CCO and board liability
The current enforcement leadership shows little appetite for broad punitive actions against compliance officers, yet individual liability remains possible in cases involving deliberate misconduct.
Backdating documents, falsifying responses during an exam, or ignoring known violations can still lead to charges.
The safest strategy is meticulous documentation. Compliance officers should maintain logs of identified violations and resolutions, minutes from compliance committee meetings, training records, and correspondence showing escalation to senior management or the board.
These artifacts provide tangible evidence of good-faith compliance efforts.
Boards themselves are facing closer scrutiny. Examiners increasingly test whether directors have provided adequate oversight, reviewing how issues were reported, discussed, and resourced. Firms that claim strong governance without corresponding records risk being viewed as negligent.
Future outlook
The next major market disruption will determine the SEC’s direction. Two areas dominate the agency’s field of vision: private credit and crypto. Both combine retail exposure with opaque risks.
Private credit markets, where institutional funds are packaging loans for retail channels, could test the SEC’s commitment to investor protection. Crypto, despite the dismissal of several enforcement cases, remains fraught with custody, valuation, and disclosure challenges.
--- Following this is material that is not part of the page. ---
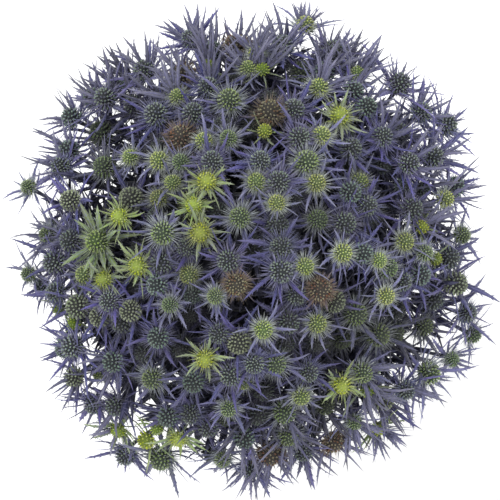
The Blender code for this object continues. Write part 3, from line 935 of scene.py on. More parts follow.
LOOKS = {
    "ripe": Look(
        "ripe", florets=96, floret=0.215, fringe=88,
        body=((20, 22, 38), (26, 34, 38)),
        cup=((44, 54, 60), (158, 174, 156), (74, 86, 80)),
        odd_cup=((44, 48, 66), (142, 148, 166), (70, 74, 92)),
        spines=((84, 82, 134), (172, 172, 216)),
        bracts=(LONG, TOOTHED, BENT, LONG, SLIM, BROAD),
    ),
    "deep": Look(
        "ripe", florets=66, floret=0.25, fringe=56, down=0.4, extra_bracts=5,
        body=((20, 22, 38), (26, 36, 40)),
        cup=((42, 56, 62), (150, 174, 158), (66, 88, 80)),
        spines=((84, 82, 134), (172, 172, 216)),
        bracts=(LONG, TOOTHED, BENT, SLIM),
    ),
    "bare": Look(
        "ripe", florets=84, floret=0.25, fringe=36, spine=0.8, extra_bracts=5,
        body=((26, 28, 30), (36, 40, 34)),
        cup=((56, 66, 54), (174, 186, 152), (90, 100, 76)),
        spines=((92, 90, 112), (160, 158, 176)),
        bracts=(LONG, TOOTHED, BENT, SLIM),
    ),
    "unripe": Look(
        "ripe", florets=92, floret=0.215, fringe=92,
        body=((40, 52, 44), (48, 64, 44)),
        cup=((60, 84, 58), (166, 188, 126), (88, 114, 70)),
        spines=((128, 136, 152), (212, 218, 222)),
        bracts=(LONG, SLIM, BENT, TOOTHED),
        bract_paint=((48, 50, 82), (88, 90, 134), (158, 160, 194)),
    ),
    "pale": Look(
        "ripe", florets=88, floret=0.22, fringe=60, extra_bracts=9, extra_share=0.9,
        body=((50, 68, 30), (60, 80, 32)),
        cup=((84, 108, 50), (176, 194, 110), (112, 136, 62)),
        spines=((140, 156, 116), (210, 218, 186)),
        bracts=(WIDE, BROAD, TOOTHED),
        bract_paint=((76, 100, 30), (122, 148, 58), (176, 196, 122)),
    ),
    "young": Look(
        "young", florets=76, floret=0.24, fringe=100, spine=1.1,
        body=((58, 72, 46), (80, 98, 52)),
        cup=((90, 112, 62), (202, 214, 132), (128, 150, 78)),
        spines=((144, 156, 142), (222, 228, 224)),
        bracts=(SLIM, LONG, BENT),
        bract_paint=((70, 74, 102), (104, 108, 148), (178, 180, 206)),
    ),
    "bud": Look(
        "young", florets=48, floret=0.24, fringe=16, down=0.4, spine=0.6, extra_bracts=0,
        body=((70, 88, 22), (104, 124, 26)),
        cup=((112, 132, 44), (196, 210, 78), (140, 158, 48)),
        spines=((130, 150, 60), (190, 204, 130)),
        bracts=(SLIM, LONG), bract_paint=LIME,
    ),
    "star": Look(
        "star", florets=60, floret=0.22, fringe=44, spine=1.35, extra_bracts=10, extra_share=0.6,
        body=((98, 112, 44), (142, 160, 62)),
        cup=((132, 152, 56), (208, 218, 92), (160, 176, 62)),
        spines=((158, 176, 92), (212, 222, 156)),
        bracts=(LONG, SLIM, TOOTHED), bract_paint=LIME,
    ),
    "faded": Look(
        "faded", florets=96, floret=0.19, fringe=110, down=0.7, spine=0.9, extra_bracts=4,
        body=((38, 31, 27), (46, 40, 32)),
        cup=((66, 62, 48), (164, 156, 122), (84, 78, 56)),
        odd_cup=((82, 56, 42), (158, 118, 88), (76, 54, 44)),
        spines=((88, 70, 60), (160, 140, 118)),
        bracts=(SHORT, SLIM),
        bract_paint=((70, 64, 82), (98, 88, 104), (140, 126, 128)),
    ),
}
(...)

If history is a guide, the agency’s response will blend caution with precision. Instead of sweeping new rulebooks, expect targeted amendments and interpretive guidance. The SEC is likely to continue relying on its growing analytic capacity to identify patterns in trading, valuation, and marketing.
As one panelist told the NSCP audience, the agency is entering an era of “simpler rules but stricter focus.” The volume of regulation may shrink, but the scrutiny will not.
In practice, that means fewer excuses for firms that fail to document what they do, explain how they do it, and prove that their compliance programs are not just written, but lived.